Every token an engineer burns to climb a leaderboard is a token some other team isn’t running for something that matters. In an unconstrained world, that’s someone else’s problem. The world is not unconstrained.
Measure Outcomes
Volume-of-consumption is almost never a good proxy for value-of-output. Rank developers by lines of code and you get bloat. Rank support reps by tickets closed and you get tickets closed without being fixed. Rank salespeople by calls made and you get call logs full of hang-ups. The failure mode is well-documented, Goodhart’s Law has a Wikipedia page, and yet here we are, stacking AI tokens on a scoreboard like nobody has ever seen a metric get gamed before.

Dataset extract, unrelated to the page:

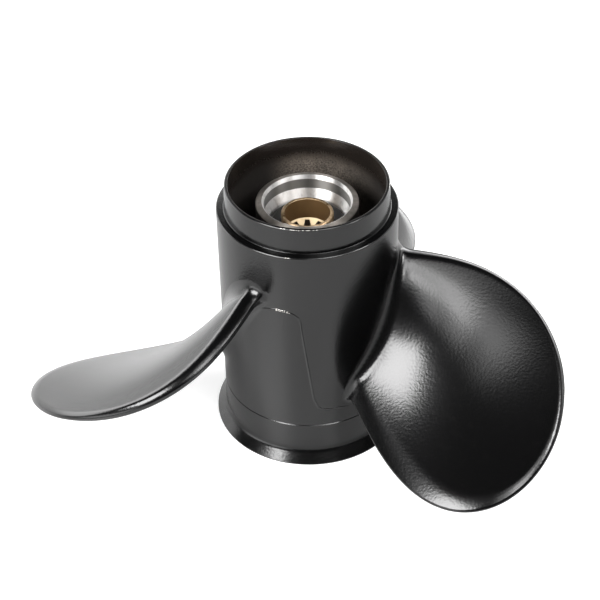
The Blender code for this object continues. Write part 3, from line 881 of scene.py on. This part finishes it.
def spline_bar():
    """A toothed bar: as wide as the grooves at its ridges, thinner than the bore between."""
    pitch = 2 * math.pi / SPLINE_COUNT
    half = pitch * SPLINE_GROOVE_SHARE / 2
    valley = SPLINE_TIP_RADIUS - BAR_VALLEY_DEPTH
    rear = SLEEVE_BOTTOM - BAR_PAST_REAR
    corners = ((-half - SPLINE_GROOVE_DRAFT, valley), (-half, SPLINE_ROOT_RADIUS))
    corners += ((half, SPLINE_ROOT_RADIUS), (half + SPLINE_GROOVE_DRAFT, valley))
    work = bmesh.new()
    outline = []
    for tooth in range(SPLINE_COUNT):
        centre = math.pi / 2 + tooth * pitch
        for offset, radius in corners:
            angle = centre + offset
            corner = (radius * math.cos(angle), radius * math.sin(angle), rear)
            outline.append(work.verts.new(corner))
    base = work.faces.new(outline)
    bar = bmesh.ops.extrude_face_region(work, geom=[base])
    raised = [item for item in bar["geom"] if isinstance(item, bmesh.types.BMVert)]
    bmesh.ops.translate(work, vec=(0, 0, SPLINE_TOP + BAR_PAST_TOP - rear), verts=raised)
    bmesh.ops.recalc_face_normals(work, faces=work.faces)
    mesh = bpy.data.meshes.new("spline_bar")
    work.to_mesh(mesh)
    work.free()
    bar_object = bpy.data.objects.new("spline_bar", mesh)
    bpy.context.scene.collection.objects.link(bar_object)
    return bar_object


profile = [
    (SLEEVE_RADIUS - SLEEVE_BEVEL, SLEEVE_TOP),
    (SLEEVE_RADIUS, SLEEVE_TOP - SLEEVE_BEVEL),
    (SLEEVE_RADIUS, SLEEVE_BOTTOM + SLEEVE_BEVEL),
    (SLEEVE_RADIUS - SLEEVE_BEVEL, SLEEVE_BOTTOM),
    (SPLINE_TIP_RADIUS, SLEEVE_BOTTOM),
    (SPLINE_TIP_RADIUS, SPLINE_SHOULDER_FOOT),
    (SLEEVE_MOUTH_RADIUS, SPLINE_TOP),
]
round_centre = (SLEEVE_MOUTH_RADIUS + SLEEVE_MOUTH_ROUND, SLEEVE_TOP - SLEEVE_MOUTH_ROUND)
profile += arc(round_centre, SLEEVE_MOUTH_ROUND, math.pi, math.pi / 2, 4)
sleeve = new_piece("brass_sleeve", turned(profile), make_brass(), SLEEVE_EDGE_ANGLE)
cutter = spline_bar()
cut = sleeve.modifiers.new("splines", "BOOLEAN")
cut.object = cutter
cut.solver = "EXACT"
evaluated = sleeve.evaluated_get(bpy.context.evaluated_depsgraph_get())
grooved = bpy.data.meshes.new_from_object(evaluated)
sleeve.modifiers.remove(cut)
sleeve.data = grooved
grooved.set_sharp_from_angle(angle=SLEEVE_EDGE_ANGLE)
bpy.data.objects.remove(cutter)
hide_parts("splined_sleeve")


# Studio: a glossy white board for a floor, a little over-exposed. A strong softbox stands at the
# left, a bank of small soft ones goes from above the camera round to the right, and pale panels
# stand behind and at both sides. Past the board the camera sees plain white.
FLOOR_SIZE = 6.0
FLOOR_DROP = 0.1 * MM
FLOOR_WHITE = (0.72, 0.72, 0.72, 1)
FLOOR_ROUGHNESS = 0.32
FLOOR_GLOW = 0.6
STUDIO_MIDDLE = Vector((60, -50, 50)) * MM
SOFTBOX_DISTANCE = 0.9
KEY_PLACE = (-143.1 * DEGREE, 38.1 * DEGREE, 14.4 * DEGREE)
KEY_SIZE = (0.54, 0.44)
KEY_RADIANCE = 20.0
KEY_EDGE = (0.12, 0.14)
FILL_SIZE = (0.42, 0.23)
FILL_EDGE = (0.35, 0.35)

# The bank: each one's direction and elevation in degrees, and its radiance
FILL_BANK = (
    (-82, 47, 3.8), (-82, 59, 4.0), (-82, 72, 2.0), (-60, 47, 13.3), (-60, 59, 9.2), (-60, 72, 2.3),
    (-38, 59, 2.6), (-16, 47, 25.5), (-16, 59, 1.6),
)
CEILING_LIGHT = 0.05
PANEL_FADE = 12

# The panels: first and last direction in degrees, where each fades in and out upwards as the
# height of a unit direction, and its radiance
WALL_PANELS = (
    (88, 172, (-0.2, -0.15), (0.26, 0.14), 1.8),
    (88, 172, (0.14, 0.26), (0.55, 0.40), 5.7),
    (-172, -118, (-0.2, -0.15), (0.26, 0.14), 3.7),
    (32, 76, (-0.2, -0.15), (0.26, 0.14), 7.3),
    (0, 76, (0.14, 0.26), (0.55, 0.40), 2.5),
)

floor_mesh = bpy.data.meshes.new("floor")
work = bmesh.new()
bmesh.ops.create_grid(work, x_segments=1, y_segments=1, size=FLOOR_SIZE / 2)
bmesh.ops.translate(work, vec=(0, 0, -FLOOR_DROP), verts=work.verts)
work.to_mesh(floor_mesh)
work.free()
floor = bpy.data.objects.new("floor", floor_mesh)
bpy.context.scene.collection.objects.link(floor)
board, tree, shader = new_material("glossy_white_board")
shader.inputs["Base Color"].default_value = FLOOR_WHITE
shader.inputs["Roughness"].default_value = FLOOR_ROUGHNESS
shader.inputs["Emission Color"].default_value = (1, 1, 1, 1)
seen = add_node(tree, "ShaderNodeLightPath").outputs["Is Camera Ray"]
connect(tree, shader, emission_strength=maths(tree, "MULTIPLY", seen, FLOOR_GLOW))
floor_mesh.materials.append(board)


def add_softbox(name, azimuth, elevation, roll, size, radiance, soft_edge):
    """A lit panel that faces the studio's middle and fades over its edges."""
    width, height = size
    light = bpy.data.lights.new(name, "AREA")
    light.shape = "RECTANGLE"
    light.size = width
    light.size_y = height
    light.energy = math.pi * width * height * radiance
    light.use_nodes = True
    tree = light.node_tree
    across = add_node(tree, "ShaderNodeNewGeometry").outputs["Parametric"]
    parts = add_node(tree, "ShaderNodeSeparateXYZ", {0: across}).outputs
    glow = 1.0
    for part, edge in zip((parts["X"], parts["Y"]), soft_edge):
        from_middle = maths(tree, "ABSOLUTE", maths(tree, "SUBTRACT", part, 0.5))
        from_edge = maths(tree, "SUBTRACT", 0.5, from_middle)
        glow = maths(tree, "MULTIPLY", glow, fade(tree, from_edge, 0.0, edge))
    tree.links.new(glow, tree.nodes["Emission"].inputs["Strength"])
    panel = bpy.data.objects.new(name, light)
    bpy.context.scene.collection.objects.link(panel)
    level = math.cos(elevation)
    outward = Vector((level * math.cos(azimuth), level * math.sin(azimuth), math.sin(elevation)))
    roll_turn = Matrix.Rotation(-roll, 4, "Z").to_quaternion()
    panel.rotation_mode = "QUATERNION"
    panel.rotation_quaternion = outward.to_track_quat("Z", "Y") @ roll_turn
    panel.location = STUDIO_MIDDLE + outward * SOFTBOX_DISTANCE


add_softbox("key_softbox", *KEY_PLACE, KEY_SIZE, KEY_RADIANCE, KEY_EDGE)
for number, (azimuth, elevation, radiance) in enumerate(FILL_BANK):
    place = (azimuth * DEGREE, elevation * DEGREE, 0.0)
    add_softbox(f"fill_softbox_{number + 1}", *place, FILL_SIZE, radiance, FILL_EDGE)

world = bpy.data.worlds.new("studio")
bpy.context.scene.world = world
world.use_nodes = True
tree = world.node_tree
direction = add_node(tree, "ShaderNodeTexCoord").outputs["Generated"]
parts = add_node(tree, "ShaderNodeSeparateXYZ", {0: direction}).outputs
bearing = maths(tree, "MULTIPLY", maths(tree, "ARCTAN2", parts["Y"], parts["X"]), 1 / DEGREE)
strength = CEILING_LIGHT
for start, end, low, high, radiance in WALL_PANELS:
    rise = (start - PANEL_FADE, start + PANEL_FADE)
    fall = (end + PANEL_FADE, end - PANEL_FADE)
    across = within(tree, bearing, rise, fall)
    panel = maths(tree, "MULTIPLY", across, within(tree, parts["Z"], low, high))
    strength = maths(tree, "MULTIPLY_ADD", panel, radiance, strength)
seen = add_node(tree, "ShaderNodeLightPath").outputs["Is Camera Ray"]
tree.links.new(mix_value(tree, seen, strength, 1.0), tree.nodes["Background"].inputs["Strength"])
tree.nodes["Background"].inputs["Color"].default_value = (1, 1, 1, 1)
bpy.context.scene.view_settings.view_transform = "Standard"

The only reason it’s working at all is that nobody has a better number yet and most CFOs aren’t looking closely. That part is coming. The first time a finance team reconciles a monthly AI bill against actual delivered work, the program goes on hold โ and the conversation is a lot easier from the “we measured outcomes” side of the table than the “we hit 281 billion tokens” side. The reckoning with “wait, what did we actually get for this?” is the natural consequence of any metric that measures input instead of output, and it’s been coming for tokenmaxxing since the moment somebody wrote the first leaderboard query.
Measure the bugs fixed, the features shipped, the problems solved, the hours clawed back. Measure the outcomes. Not the receipts.